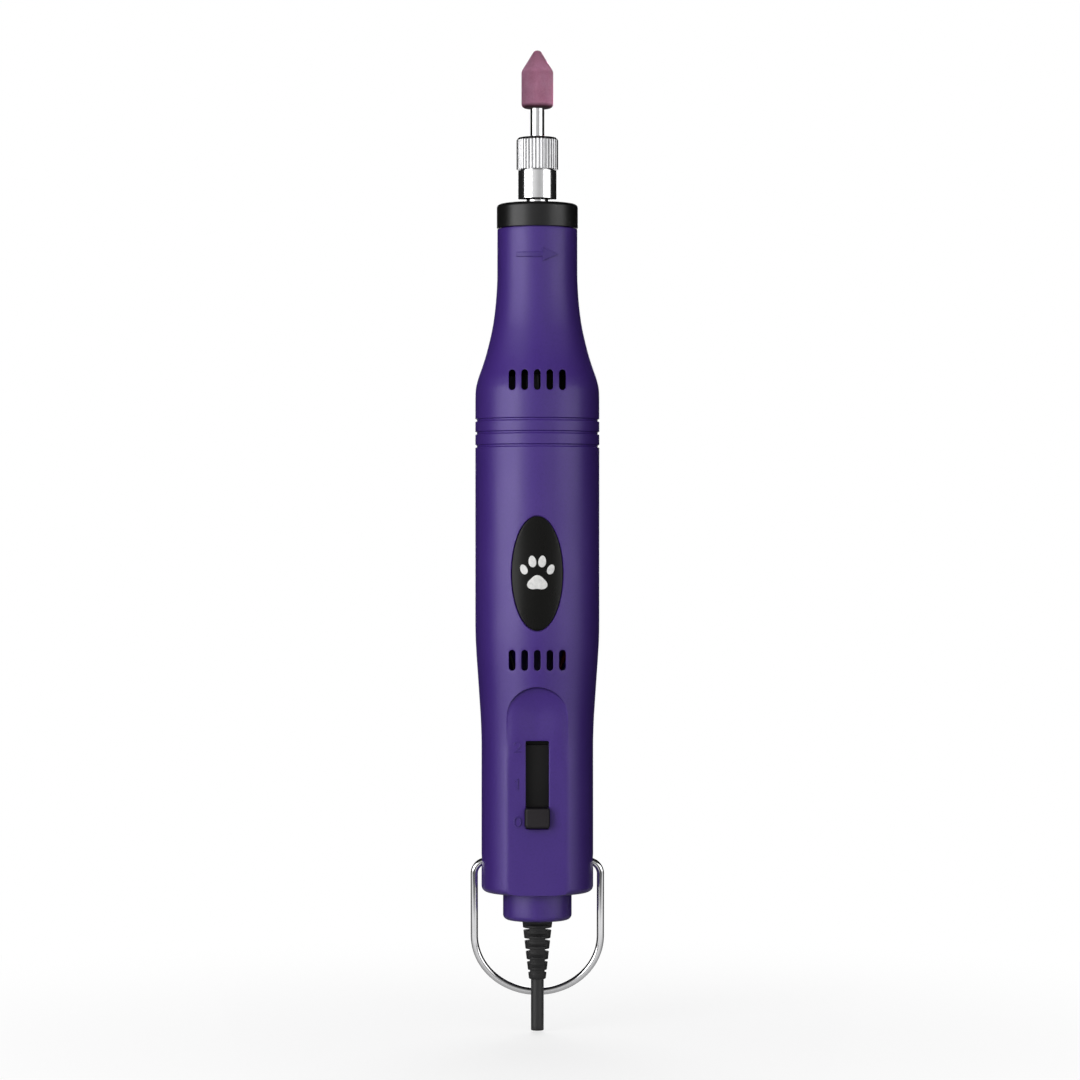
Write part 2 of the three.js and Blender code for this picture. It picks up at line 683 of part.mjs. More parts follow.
function switchSlider() {
  // [x, y], with rounded front edges
  const knobOutline = [
    [-KNOB_HALF, KNOB_Y[1]], [-KNOB_HALF, -12.6], [-2.6, -13.0], [-2.25, KNOB_Y[0]],
    [2.25, KNOB_Y[0]], [2.6, -13.0], [KNOB_HALF, -12.6], [KNOB_HALF, KNOB_Y[1]],
  ];
  const knob = block(span(KNOB_HALF), KNOB_Y, [46.45, 51.15]).intersect(
    prism(knobOutline, [46, 52]),
  );
  const neck = block(span(2.38), [-10.9, -8.4], [46.65, 50.95]);
  const plate = block(span(3.6), [-8.55, -7.55], [33.5, 64.9]);
  const finger = block(span(0.8), [-7.6, -5.3], [48.0, 49.6]);
  return addAll(knob, [neck, plate, finger]);
}
put(switchGroup, "switch_slider", switchSlider(), "black");

const contact = block(span(0.9), [-5.2, -4.85], [47.5, 50.1]);
put(switchGroup, "switch_contact", contact, "brass");

const switchBody = block(span(3.4), [-7.2, -2.6], [46.0, 66.4]).subtract(
  block(span(1.1), [-8, -4.6], [47.2, 64.8]),
);
put(housing, "switch_body", switchBody, "black");
put(housing, "circuit_board", block(span(5.2), [-2.4, -1.0], [41.5, 70.0]), "board");
put(housing, "speed_resistor", block(span(2.5), [-0.8, 4.2], [48.5, 64.5]), "white");

// ---------------------------------------------------------------- wires
const WIRE_R = 0.5;
// [x, y, z] from the lower end up, for the right side
const SUPPLY_PATH = [
  [0.75, 0, 33.3], [1.0, 0.3, 36], [2.4, 0.5, 39.5], [3.6, -0.2, 43], [3.8, -0.3, 46],
];
const MOTOR_PATH = [
  [3.8, -0.3, 66], [3.8, 0.8, 72], [5.0, 2.4, 81], [7.4, 1.6, 88], [8.0, 0.2, 93],
  [8.0, 0, 95.6],
];

function wire(path, side, steps) {
  const points = path.map(([x, y, z]) => new THREE.Vector3(side * x, y, z));
  return wireAlong(new THREE.CatmullRomCurve3(points), WIRE_R, steps, 6);
}

for (const [color, side] of [["black", -1], ["red", 1]]) {
  put(housing, `supply_wire_${color}`, wire(SUPPLY_PATH, side, 12), color);
  put(housing, `motor_wire_${color}`, wire(MOTOR_PATH, side, 16), color);
}

// ---------------------------------------------------------------- strain relief and cord
const RELIEF_BORE_R = CORD_R + 0.08;
const RELIEF_R = 3.42;
const RELIEF_TOP = 24.8; // top of the tapered sleeve
const RELIEF_END = 11.6;
const FLANGE_R = 5.2;
const FLANGE_Z = [27.1, 29.0];
const SLIT_PITCH = 2.38;
const SLIT_REACH = 5; // beyond the sleeve's skin

// Tapered sleeve with slits by turns at the sides and at the front and back.
function strainRelief() {
  let relief = turned(
    [
      [RELIEF_BORE_R, RELIEF_END], [1.9, RELIEF_END], [RELIEF_R, RELIEF_TOP],
      [RELIEF_R, FLANGE_Z[0]], [FLANGE_R, FLANGE_Z[0]], [FLANGE_R, FLANGE_Z[1]],
      [RELIEF_BORE_R, FLANGE_Z[1]],
    ],
    16,
  );
  const across = span(SLIT_REACH);
  for (let k = 0; k < 5; k++) {
    const sideSlitZ = span(0.3, 22.9 - SLIT_PITCH * k);
    const frontSlitZ = span(0.28, 24.05 - SLIT_PITCH * k);
    const keep = 1.62 + 0.05 * (4 - k); // distance from the axis left uncut
    for (const side of [-1, 1]) {
      const reach = sided(side, keep, SLIT_REACH);
      relief = relief
        .subtract(block(reach, across, sideSlitZ))
        .subtract(block(across, reach, frontSlitZ));
    }
  }
  return relief;
}
put(housing, "strain_relief", strainRelief(), "rubber");

const cord = turned([[0, 0], [CORD_R, 0], [CORD_R, 33.0], [0, 33.0]], 20);
put(housing, "cord", cord, "rubber");

// ---------------------------------------------------------------- hanging bail
const BAIL_R = 0.82; // wire radius
const BAIL_HALF = 14.25; // from the axis to the wire's centre line
const BAIL_CORNER = 2.95;
const BAIL_STRAIGHT_Z = 21.1; // where the straight sides meet the rounded end
const BAIL_END = 12.85; // depth of the rounded end
const BAIL_TILT = THREE.MathUtils.degToRad(5.5); // leans back behind the cord
const BAIL_PIN = 9.4; // inner end of each pivot pin

// The wire's centre line about the pivot, from the right pin round to the left one.
function bailLine() {
  const half = []; // [x, z]
  const cornerX = BAIL_HALF - BAIL_CORNER;
  for (const part of [0, 0.5]) half.push([BAIL_PIN + part * (cornerX - BAIL_PIN), 0]);
  for (let i = 0; i <= 6; i++) {
    const angle = (Math.PI / 2) * (1 - i / 6);
    half.push([
      cornerX + BAIL_CORNER * Math.cos(angle),
      -BAIL_CORNER + BAIL_CORNER * Math.sin(angle),
    ]);
  }
  const straightEnd = BAIL_STRAIGHT_Z - BAIL_Z;
  for (const part of [0.33, 0.66]) {
    half.push([BAIL_HALF, -BAIL_CORNER + part * (straightEnd + BAIL_CORNER)]);
  }
  for (let i = 0; i < 9; i++) {
    const angle = (Math.PI / 2) * (i / 9);
    half.push([BAIL_HALF * Math.cos(angle), straightEnd - BAIL_END * Math.sin(angle)]);
  }
  const mirrored = half.map(([x, z]) => [-x, z]).reverse();
  return [...half, [0, straightEnd - BAIL_END], ...mirrored].map(
    ([x, z]) => new THREE.Vector3(x, 0, z),
  );
}

// A curve whose sweep steps fall on the given points, however far apart they are.
class PointPath extends THREE.Curve {
  constructor(points) {
    super();
    this.points = points;
    this.last = points.length - 1;
  }
  getPointAt(part, target = new THREE.Vector3()) {
    const place = Math.min(part * this.last, this.last - 1e-9);
    const i = Math.floor(place);
    return target.copy(this.points[i]).lerp(this.points[i + 1], place - i);
  }
  getTangentAt(part, target = new THREE.Vector3()) {
    const i = Math.round(part * this.last);
    const before = this.points[Math.max(0, i - 1)];
    const after = this.points[Math.min(this.last, i + 1)];
    return target.copy(after).sub(before).normalize();
  }
}

const bailPath = new PointPath(bailLine());
const bail = put(bailGroup, "bail", wireAlong(bailPath, BAIL_R, bailPath.last, 8), "chrome");
bail.rotation.x = BAIL_TILT;
bailGroup.position.z = BAIL_Z;

export default grinder;
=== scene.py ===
# Electric nail grinder: skins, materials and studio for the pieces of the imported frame.
# It stands upright on its cord: the axis is Z, the stone is at the top, the switch and
# badge face the front (-Y) and +X is on the right seen from there.
# Shapes are written in millimetres and put() turns them into metres.
import json
from math import acos, asin, atan2, ceil, cos, dist, exp, hypot, pi, radians, sin, sqrt, tan

import bpy
import bmesh
import numpy as np
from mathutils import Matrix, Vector, geometry, noise

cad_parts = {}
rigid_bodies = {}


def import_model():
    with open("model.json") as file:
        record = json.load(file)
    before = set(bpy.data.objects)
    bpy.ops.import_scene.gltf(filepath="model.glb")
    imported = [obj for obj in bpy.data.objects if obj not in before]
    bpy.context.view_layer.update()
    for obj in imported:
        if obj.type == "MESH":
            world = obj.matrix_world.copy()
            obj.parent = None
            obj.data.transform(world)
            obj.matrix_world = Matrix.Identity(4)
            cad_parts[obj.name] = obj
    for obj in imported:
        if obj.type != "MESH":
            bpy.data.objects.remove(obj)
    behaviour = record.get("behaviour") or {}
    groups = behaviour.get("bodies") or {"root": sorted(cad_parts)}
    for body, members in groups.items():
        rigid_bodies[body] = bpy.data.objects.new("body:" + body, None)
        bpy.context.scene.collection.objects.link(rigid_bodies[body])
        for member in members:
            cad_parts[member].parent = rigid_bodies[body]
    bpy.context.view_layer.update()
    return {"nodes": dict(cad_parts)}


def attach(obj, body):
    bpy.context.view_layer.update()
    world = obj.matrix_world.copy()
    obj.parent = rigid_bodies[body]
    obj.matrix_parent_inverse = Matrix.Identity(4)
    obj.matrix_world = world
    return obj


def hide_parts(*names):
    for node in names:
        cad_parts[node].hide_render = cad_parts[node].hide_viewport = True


for old in list(bpy.data.objects):
    bpy.data.objects.remove(old)
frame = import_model()
scene = bpy.context.scene

# ---------------------------------------------------------------- sizes, mm
MM = 0.001
TAU = 2 * pi
MAIN_R, REAR_R, NECK_R, BOSS_R = 14.0, 12.6, 9.03, 7.75  # outer radii of the housing
WALL = 1.9
BORE_R = 7.15  # inside the neck
SEAM = 0.05  # gap from the joint plane to each half
SEAM_ROUND = 0.22

PANEL_Y = 10.55  # flat front panel, distance in front of the axis
PANEL_BACK = PANEL_Y - WALL
PANEL_HALF = 6.88
PANEL_ARCH_Z = 71.1  # centre of the panel's round top
SCOOP_WIDTH = 8.5  # how far the scoop under the arch runs into the panel
SLOT_HALF, SLOT_BOTTOM, SLOT_TOP = 2.58, 46.15, 65.85

BADGE_Z, BADGE_HALF_X, BADGE_HALF_Z = 103.2, 5.7, 12.72
BADGE_SURFACE_R = 13.96
BADGE_GAP = 0.16
KNOB_HALF_X, KNOB_BOTTOM, KNOB_TOP = 2.85, 46.45, 51.15

BAIL_Z = 38.25
BAIL_NOTCH_R = 1.62
SCREWS = [(x, z) for z in (47.0, 74.0) for x in (-7.6, 7.6)]
SCREW_TOP, SCREW_SEAT = 7.5, 5.6
COUNTERBORE_R, SCREW_BORE_R, SCREW_BOSS_R = 2.15, 1.3, 2.9

FRONT_VENT_ROWS, REAR_VENT_ROWS = (83.9, 146.3), (91.0, 144.6)
VENT_PITCH, VENT_WIDTH, VENT_HEIGHT = 2.8, 1.47, 4.64
GROOVES = (131.75, 134.7, 137.6)


# ---------------------------------------------------------------- node writing
def srgb(*rgb):
    """Linear colour from 0..255 values."""
    def linear(value):
        value /= 255.0
        return value / 12.92 if value <= 0.04045 else ((value + 0.055) / 1.055) ** 2.4

    return (*map(linear, rgb), 1.0)


class NodeWriter:
    """Adds nodes to a tree. A value may be a number, a tuple or a socket to link."""

    def __init__(self, tree):
        self.tree = tree
        self.place = self.add("ShaderNodeTexCoord").outputs

    def add(self, kind, inputs=None, **properties):
        node = self.tree.nodes.new(kind)
        for key, value in properties.items():
            setattr(node, key, value)
        for key, value in (inputs or {}).items():
            self.fill(node.inputs[key], value)
        return node

    def fill(self, socket, value):
        if isinstance(value, (int, float, tuple)):
            socket.default_value = value
        else:
            self.tree.links.new(value, socket)

    def axes(self, vector=None):
        vector = vector or self.place["Object"]
        return tuple(self.add("ShaderNodeSeparateXYZ", {0: vector}).outputs)

    def maths(self, operation, first, second=None):
        inputs = {0: first} if second is None else {0: first, 1: second}
        return self.add("ShaderNodeMath", inputs, operation=operation).outputs[0]

    def remap(self, value, source=(0.0, 1.0), result=(0.0, 1.0), smooth=False):
        inputs = {"Value": value, "From Min": source[0], "From Max": source[1],
                  "To Min": result[0], "To Max": result[1]}
        kind = "SMOOTHSTEP" if smooth else "LINEAR"
        return self.add("ShaderNodeMapRange", inputs, interpolation_type=kind).outputs["Result"]

    def mix(self, factor, first, second):
        inputs = {0: factor, 6: first, 7: second}
        return self.add("ShaderNodeMix", inputs, data_type="RGBA").outputs[2]

    def grey_ramp(self, value, stops, interpolation="LINEAR"):
        """stops: (position, grey level), at least two."""
        node = self.add("ShaderNodeValToRGB", {"Fac": value})
        node.color_ramp.interpolation = interpolation
        elements = node.color_ramp.elements
        ends = (elements[0], elements[1])
        for element, (position, level) in zip(ends, (stops[0], stops[-1])):
            element.position = position
            element.color = (level, level, level, 1)
        for position, level in stops[1:-1]:
            elements.new(position).color = (level, level, level, 1)
        return node.outputs["Color"]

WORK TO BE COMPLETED
Repeat these lines exactly and nothing more: the one containing "const bailPath = new PointPath(bailLine());", the one containing "obj.parent = None", and all the lines between.

RESPONSE
const bailPath = new PointPath(bailLine());
const bail = put(bailGroup, "bail", wireAlong(bailPath, BAIL_R, bailPath.last, 8), "chrome");
bail.rotation.x = BAIL_TILT;
bailGroup.position.z = BAIL_Z;

export default grinder;
=== scene.py ===
# Electric nail grinder: skins, materials and studio for the pieces of the imported frame.
# It stands upright on its cord: the axis is Z, the stone is at the top, the switch and
# badge face the front (-Y) and +X is on the right seen from there.
# Shapes are written in millimetres and put() turns them into metres.
import json
from math import acos, asin, atan2, ceil, cos, dist, exp, hypot, pi, radians, sin, sqrt, tan

import bpy
import bmesh
import numpy as np
from mathutils import Matrix, Vector, geometry, noise

cad_parts = {}
rigid_bodies = {}


def import_model():
    with open("model.json") as file:
        record = json.load(file)
    before = set(bpy.data.objects)
    bpy.ops.import_scene.gltf(filepath="model.glb")
    imported = [obj for obj in bpy.data.objects if obj not in before]
    bpy.context.view_layer.update()
    for obj in imported:
        if obj.type == "MESH":
            world = obj.matrix_world.copy()
            obj.parent = None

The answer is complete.